_Exercise aim_. Extract, without alteration, each line from the start of the listing to the line bearing "under_front = 0.010".

_Provided material_.
----------

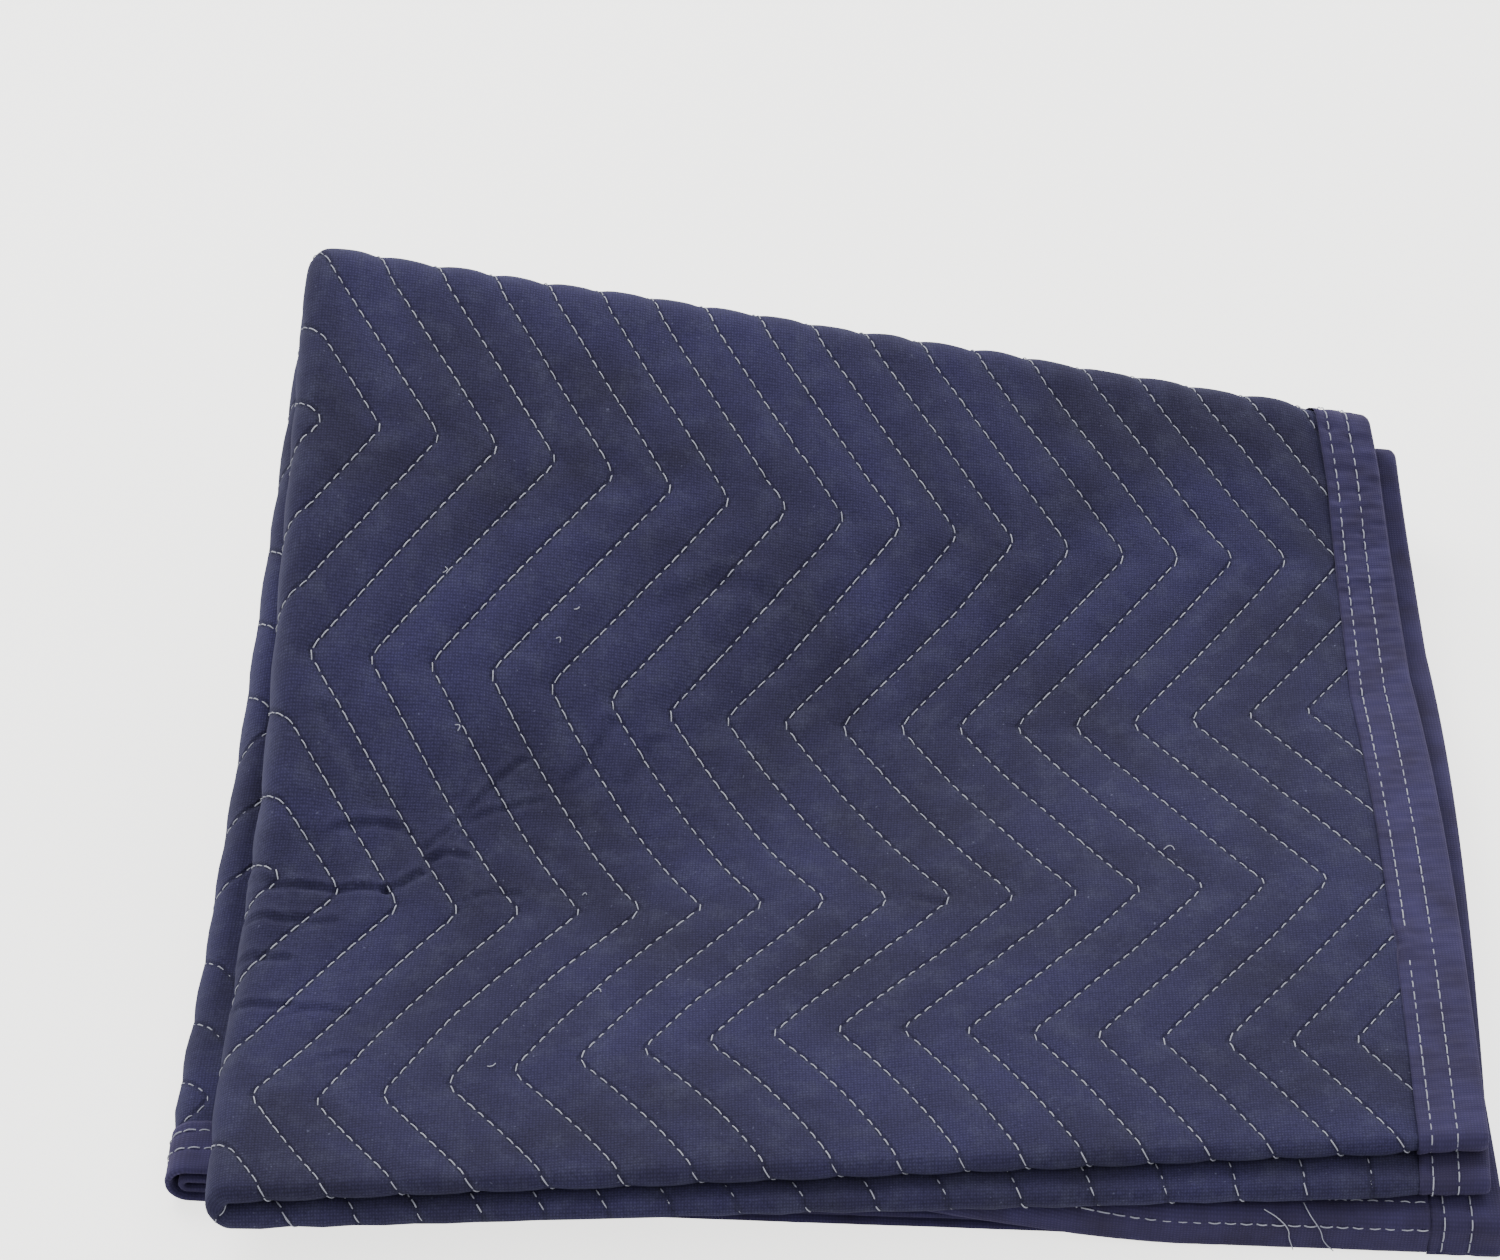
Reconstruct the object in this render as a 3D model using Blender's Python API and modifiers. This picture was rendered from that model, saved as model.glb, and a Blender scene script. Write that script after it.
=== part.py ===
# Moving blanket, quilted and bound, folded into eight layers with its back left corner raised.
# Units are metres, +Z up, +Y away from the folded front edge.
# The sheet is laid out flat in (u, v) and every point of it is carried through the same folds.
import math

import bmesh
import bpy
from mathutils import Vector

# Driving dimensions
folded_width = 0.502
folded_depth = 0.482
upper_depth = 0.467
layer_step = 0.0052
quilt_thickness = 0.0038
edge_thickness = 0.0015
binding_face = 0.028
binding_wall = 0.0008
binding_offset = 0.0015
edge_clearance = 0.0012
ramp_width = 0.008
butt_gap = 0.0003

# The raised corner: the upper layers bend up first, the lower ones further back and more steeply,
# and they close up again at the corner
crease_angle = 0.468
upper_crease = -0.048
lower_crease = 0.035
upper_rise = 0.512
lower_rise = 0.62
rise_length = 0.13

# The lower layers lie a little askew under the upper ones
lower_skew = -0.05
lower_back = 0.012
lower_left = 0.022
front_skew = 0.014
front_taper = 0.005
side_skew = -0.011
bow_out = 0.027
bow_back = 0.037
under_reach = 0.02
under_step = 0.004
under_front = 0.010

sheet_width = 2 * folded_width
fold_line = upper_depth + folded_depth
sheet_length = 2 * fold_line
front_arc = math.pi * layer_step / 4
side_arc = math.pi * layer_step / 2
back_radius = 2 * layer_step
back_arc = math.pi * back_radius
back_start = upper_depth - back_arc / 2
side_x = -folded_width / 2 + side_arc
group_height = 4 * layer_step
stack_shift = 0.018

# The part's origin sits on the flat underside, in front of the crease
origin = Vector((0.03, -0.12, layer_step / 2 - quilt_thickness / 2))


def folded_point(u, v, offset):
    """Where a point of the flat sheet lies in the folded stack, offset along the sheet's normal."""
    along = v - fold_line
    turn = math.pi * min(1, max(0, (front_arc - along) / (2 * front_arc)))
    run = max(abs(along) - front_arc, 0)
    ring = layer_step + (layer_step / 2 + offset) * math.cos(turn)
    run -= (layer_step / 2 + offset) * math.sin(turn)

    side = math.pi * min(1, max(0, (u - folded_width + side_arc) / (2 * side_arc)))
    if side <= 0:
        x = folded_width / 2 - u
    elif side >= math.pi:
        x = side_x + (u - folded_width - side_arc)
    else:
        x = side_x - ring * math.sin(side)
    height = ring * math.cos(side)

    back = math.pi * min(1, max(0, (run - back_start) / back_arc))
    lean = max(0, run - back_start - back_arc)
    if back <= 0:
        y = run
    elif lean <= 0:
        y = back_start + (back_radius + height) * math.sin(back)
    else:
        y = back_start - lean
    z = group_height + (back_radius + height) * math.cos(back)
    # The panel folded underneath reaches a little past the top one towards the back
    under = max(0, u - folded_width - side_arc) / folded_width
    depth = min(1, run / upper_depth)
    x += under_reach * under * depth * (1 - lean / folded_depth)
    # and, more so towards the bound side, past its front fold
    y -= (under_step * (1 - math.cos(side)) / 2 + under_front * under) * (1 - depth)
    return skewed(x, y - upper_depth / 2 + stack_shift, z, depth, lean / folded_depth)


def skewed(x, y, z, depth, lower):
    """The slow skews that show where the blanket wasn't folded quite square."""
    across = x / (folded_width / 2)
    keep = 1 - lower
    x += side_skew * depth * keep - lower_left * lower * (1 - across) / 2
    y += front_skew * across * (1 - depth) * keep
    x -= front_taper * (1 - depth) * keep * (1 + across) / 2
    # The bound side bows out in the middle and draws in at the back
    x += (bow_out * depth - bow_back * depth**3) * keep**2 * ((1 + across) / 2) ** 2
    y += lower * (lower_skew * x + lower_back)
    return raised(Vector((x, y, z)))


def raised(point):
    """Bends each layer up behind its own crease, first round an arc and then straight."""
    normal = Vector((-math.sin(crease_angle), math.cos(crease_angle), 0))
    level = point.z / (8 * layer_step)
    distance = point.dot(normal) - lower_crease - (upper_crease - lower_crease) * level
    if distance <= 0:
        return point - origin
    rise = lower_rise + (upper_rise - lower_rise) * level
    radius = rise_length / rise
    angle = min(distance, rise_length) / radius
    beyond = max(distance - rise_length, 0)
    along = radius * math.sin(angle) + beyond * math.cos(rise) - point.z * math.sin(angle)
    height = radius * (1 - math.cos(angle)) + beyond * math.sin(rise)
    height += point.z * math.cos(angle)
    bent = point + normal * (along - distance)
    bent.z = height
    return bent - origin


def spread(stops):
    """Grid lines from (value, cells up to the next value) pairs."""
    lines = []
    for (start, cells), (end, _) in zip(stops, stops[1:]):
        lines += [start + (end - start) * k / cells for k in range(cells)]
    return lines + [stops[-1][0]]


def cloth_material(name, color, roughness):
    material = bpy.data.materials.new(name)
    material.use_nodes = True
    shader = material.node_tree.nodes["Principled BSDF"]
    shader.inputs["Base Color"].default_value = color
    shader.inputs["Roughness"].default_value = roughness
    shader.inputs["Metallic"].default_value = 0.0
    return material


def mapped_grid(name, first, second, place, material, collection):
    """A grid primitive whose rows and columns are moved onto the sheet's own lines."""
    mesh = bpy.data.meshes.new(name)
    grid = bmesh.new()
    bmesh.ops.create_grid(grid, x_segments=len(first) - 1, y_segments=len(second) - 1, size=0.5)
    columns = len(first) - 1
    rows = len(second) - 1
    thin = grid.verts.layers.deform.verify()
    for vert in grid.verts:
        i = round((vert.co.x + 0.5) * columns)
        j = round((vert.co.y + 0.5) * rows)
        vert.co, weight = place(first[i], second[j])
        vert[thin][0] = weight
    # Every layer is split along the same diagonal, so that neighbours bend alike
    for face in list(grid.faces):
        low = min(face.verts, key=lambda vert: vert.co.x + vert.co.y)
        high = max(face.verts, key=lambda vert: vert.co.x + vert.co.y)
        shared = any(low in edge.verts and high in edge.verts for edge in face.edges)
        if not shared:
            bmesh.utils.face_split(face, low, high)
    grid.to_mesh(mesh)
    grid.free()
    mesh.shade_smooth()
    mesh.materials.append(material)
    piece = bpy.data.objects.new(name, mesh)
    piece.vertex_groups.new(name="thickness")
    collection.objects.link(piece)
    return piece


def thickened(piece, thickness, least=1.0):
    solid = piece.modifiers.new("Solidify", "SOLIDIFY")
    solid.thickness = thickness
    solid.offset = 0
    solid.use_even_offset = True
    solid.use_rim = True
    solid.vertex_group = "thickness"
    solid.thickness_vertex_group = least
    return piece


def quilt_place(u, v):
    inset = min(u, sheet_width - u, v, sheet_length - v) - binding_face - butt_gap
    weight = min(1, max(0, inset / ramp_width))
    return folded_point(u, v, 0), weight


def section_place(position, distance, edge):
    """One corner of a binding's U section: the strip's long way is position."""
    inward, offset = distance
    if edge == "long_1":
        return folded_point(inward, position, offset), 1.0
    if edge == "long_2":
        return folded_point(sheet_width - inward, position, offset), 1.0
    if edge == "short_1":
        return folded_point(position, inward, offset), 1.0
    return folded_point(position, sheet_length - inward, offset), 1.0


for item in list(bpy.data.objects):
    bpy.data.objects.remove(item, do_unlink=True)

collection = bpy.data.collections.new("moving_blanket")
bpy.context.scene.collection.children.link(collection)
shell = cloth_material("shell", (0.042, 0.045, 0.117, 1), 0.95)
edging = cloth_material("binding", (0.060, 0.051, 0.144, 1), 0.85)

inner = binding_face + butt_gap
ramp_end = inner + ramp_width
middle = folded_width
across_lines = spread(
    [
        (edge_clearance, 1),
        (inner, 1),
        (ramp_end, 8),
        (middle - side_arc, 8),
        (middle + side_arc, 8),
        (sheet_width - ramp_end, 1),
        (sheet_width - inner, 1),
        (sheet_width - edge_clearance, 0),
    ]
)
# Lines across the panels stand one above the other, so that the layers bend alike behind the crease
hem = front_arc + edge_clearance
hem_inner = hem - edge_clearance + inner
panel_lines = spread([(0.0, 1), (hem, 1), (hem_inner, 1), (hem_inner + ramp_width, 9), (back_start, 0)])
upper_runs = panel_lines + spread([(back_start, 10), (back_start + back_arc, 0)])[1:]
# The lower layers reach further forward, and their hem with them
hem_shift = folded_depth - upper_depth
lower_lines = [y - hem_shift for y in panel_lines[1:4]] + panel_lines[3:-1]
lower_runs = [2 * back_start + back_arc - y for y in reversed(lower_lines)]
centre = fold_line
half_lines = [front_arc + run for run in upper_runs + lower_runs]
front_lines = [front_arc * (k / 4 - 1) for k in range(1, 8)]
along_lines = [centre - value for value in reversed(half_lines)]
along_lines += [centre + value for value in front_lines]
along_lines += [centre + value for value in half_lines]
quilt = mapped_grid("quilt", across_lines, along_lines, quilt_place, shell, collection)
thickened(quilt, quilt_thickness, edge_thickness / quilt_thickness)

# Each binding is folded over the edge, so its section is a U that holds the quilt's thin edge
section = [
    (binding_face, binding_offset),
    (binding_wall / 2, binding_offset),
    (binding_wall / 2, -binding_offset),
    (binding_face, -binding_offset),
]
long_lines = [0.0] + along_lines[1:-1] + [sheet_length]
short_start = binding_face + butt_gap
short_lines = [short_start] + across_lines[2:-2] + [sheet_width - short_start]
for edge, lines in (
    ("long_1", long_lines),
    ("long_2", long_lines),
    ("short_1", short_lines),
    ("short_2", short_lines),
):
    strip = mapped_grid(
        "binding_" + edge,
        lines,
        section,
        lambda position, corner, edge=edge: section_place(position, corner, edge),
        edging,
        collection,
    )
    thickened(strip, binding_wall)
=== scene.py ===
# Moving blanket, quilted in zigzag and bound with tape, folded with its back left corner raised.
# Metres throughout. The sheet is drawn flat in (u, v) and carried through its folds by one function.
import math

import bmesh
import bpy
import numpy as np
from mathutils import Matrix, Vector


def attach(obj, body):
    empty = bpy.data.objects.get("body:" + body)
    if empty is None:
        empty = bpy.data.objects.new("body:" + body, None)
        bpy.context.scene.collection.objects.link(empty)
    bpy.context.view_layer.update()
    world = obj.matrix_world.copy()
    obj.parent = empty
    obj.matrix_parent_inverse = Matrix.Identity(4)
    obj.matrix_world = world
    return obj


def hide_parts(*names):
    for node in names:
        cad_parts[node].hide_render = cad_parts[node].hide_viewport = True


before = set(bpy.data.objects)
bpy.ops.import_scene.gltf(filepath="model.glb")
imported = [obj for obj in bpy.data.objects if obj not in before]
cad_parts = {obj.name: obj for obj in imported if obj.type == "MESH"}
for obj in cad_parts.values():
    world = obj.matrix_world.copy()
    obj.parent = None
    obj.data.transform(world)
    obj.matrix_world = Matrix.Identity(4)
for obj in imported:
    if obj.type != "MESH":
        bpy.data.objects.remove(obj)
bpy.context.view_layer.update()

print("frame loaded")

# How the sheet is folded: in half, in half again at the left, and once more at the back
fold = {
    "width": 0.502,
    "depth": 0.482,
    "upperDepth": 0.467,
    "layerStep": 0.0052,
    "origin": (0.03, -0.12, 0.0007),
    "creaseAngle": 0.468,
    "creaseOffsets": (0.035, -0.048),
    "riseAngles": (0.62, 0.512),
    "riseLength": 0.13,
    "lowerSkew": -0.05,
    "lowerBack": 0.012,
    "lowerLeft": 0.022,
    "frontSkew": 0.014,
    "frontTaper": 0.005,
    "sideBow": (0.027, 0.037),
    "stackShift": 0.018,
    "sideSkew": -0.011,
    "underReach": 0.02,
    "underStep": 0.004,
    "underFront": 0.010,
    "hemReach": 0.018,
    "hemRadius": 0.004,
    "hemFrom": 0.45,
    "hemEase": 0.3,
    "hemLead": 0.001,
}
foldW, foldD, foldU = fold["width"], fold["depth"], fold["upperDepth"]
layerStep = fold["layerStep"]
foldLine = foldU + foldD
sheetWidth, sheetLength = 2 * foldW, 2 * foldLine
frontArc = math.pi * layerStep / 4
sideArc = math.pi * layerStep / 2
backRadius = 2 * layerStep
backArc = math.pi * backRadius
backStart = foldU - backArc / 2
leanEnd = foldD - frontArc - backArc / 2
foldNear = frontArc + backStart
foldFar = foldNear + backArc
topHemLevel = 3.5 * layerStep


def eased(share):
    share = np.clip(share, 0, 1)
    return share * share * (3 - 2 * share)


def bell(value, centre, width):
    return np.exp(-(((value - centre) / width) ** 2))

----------

_The solution_.
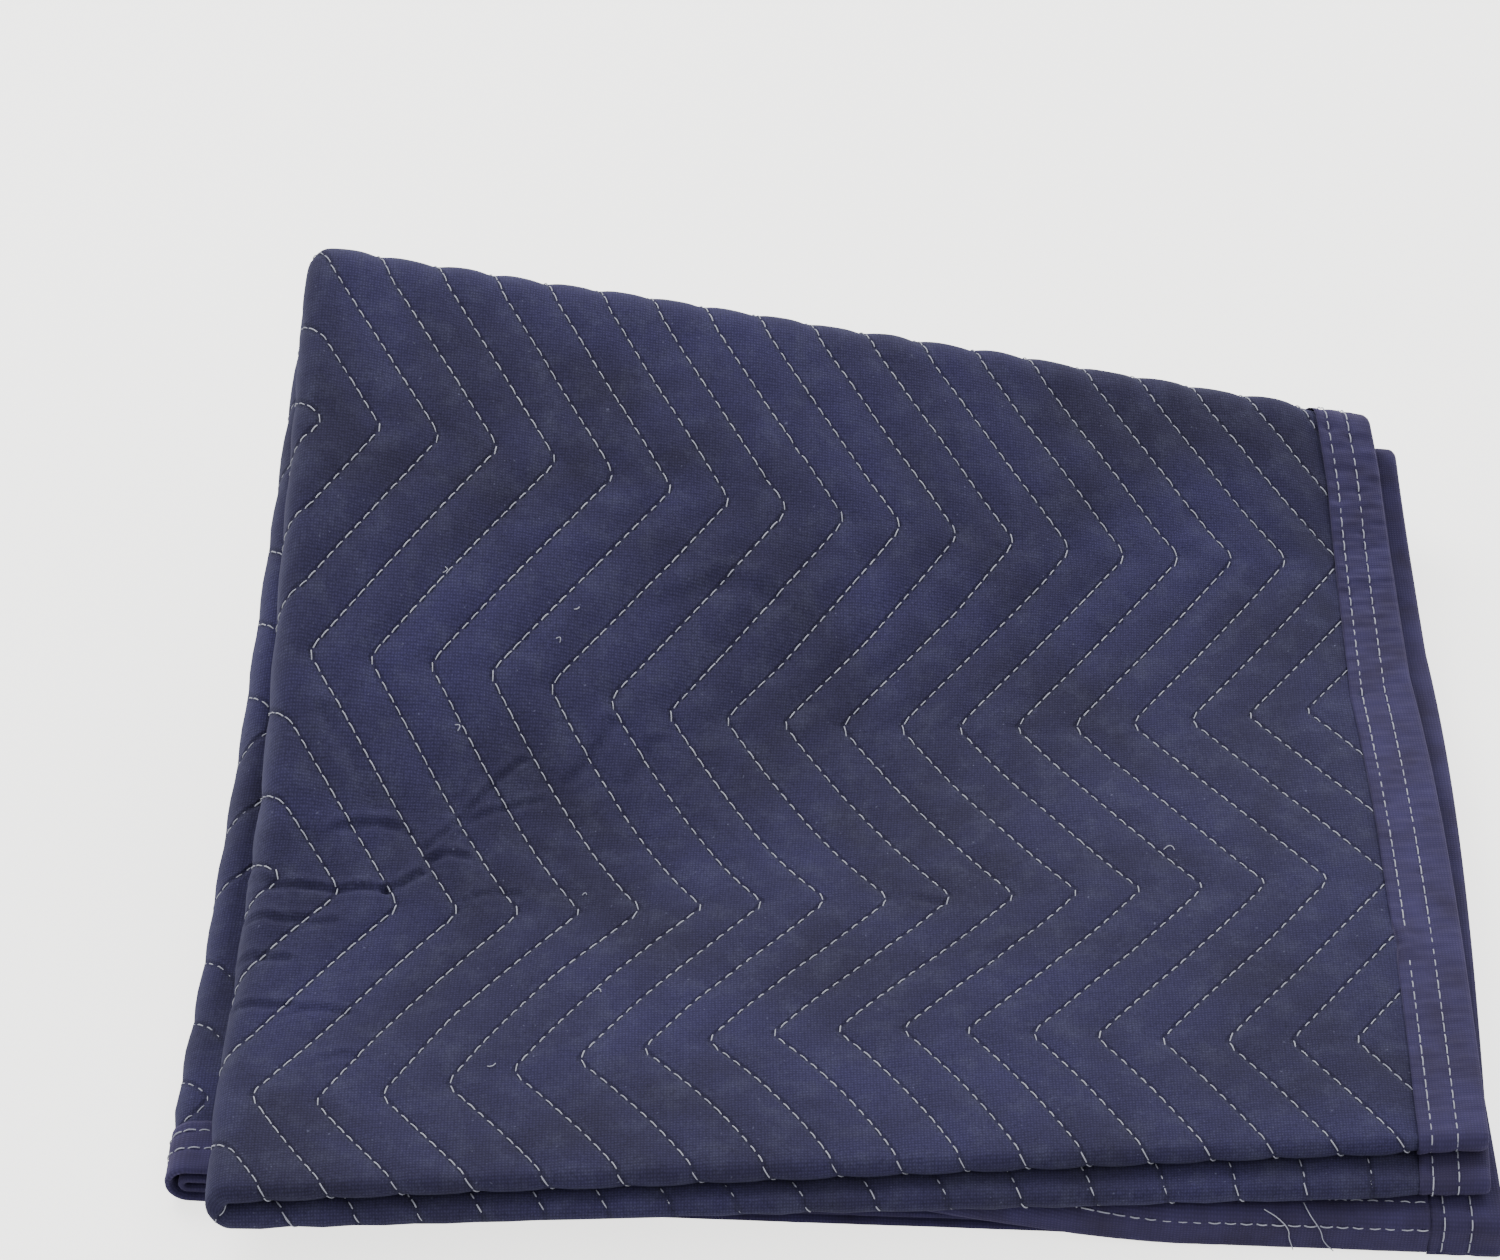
Reconstruct the object in this render as a 3D model using Blender's Python API and modifiers. This picture was rendered from that model, saved as model.glb, and a Blender scene script. Write that script after it.
=== part.py ===
# Moving blanket, quilted and bound, folded into eight layers with its back left corner raised.
# Units are metres, +Z up, +Y away from the folded front edge.
# The sheet is laid out flat in (u, v) and every point of it is carried through the same folds.
import math

import bmesh
import bpy
from mathutils import Vector

# Driving dimensions
folded_width = 0.502
folded_depth = 0.482
upper_depth = 0.467
layer_step = 0.0052
quilt_thickness = 0.0038
edge_thickness = 0.0015
binding_face = 0.028
binding_wall = 0.0008
binding_offset = 0.0015
edge_clearance = 0.0012
ramp_width = 0.008
butt_gap = 0.0003

# The raised corner: the upper layers bend up first, the lower ones further back and more steeply,
# and they close up again at the corner
crease_angle = 0.468
upper_crease = -0.048
lower_crease = 0.035
upper_rise = 0.512
lower_rise = 0.62
rise_length = 0.13

# The lower layers lie a little askew under the upper ones
lower_skew = -0.05
lower_back = 0.012
lower_left = 0.022
front_skew = 0.014
front_taper = 0.005
side_skew = -0.011
bow_out = 0.027
bow_back = 0.037
under_reach = 0.02
under_step = 0.004
under_front = 0.010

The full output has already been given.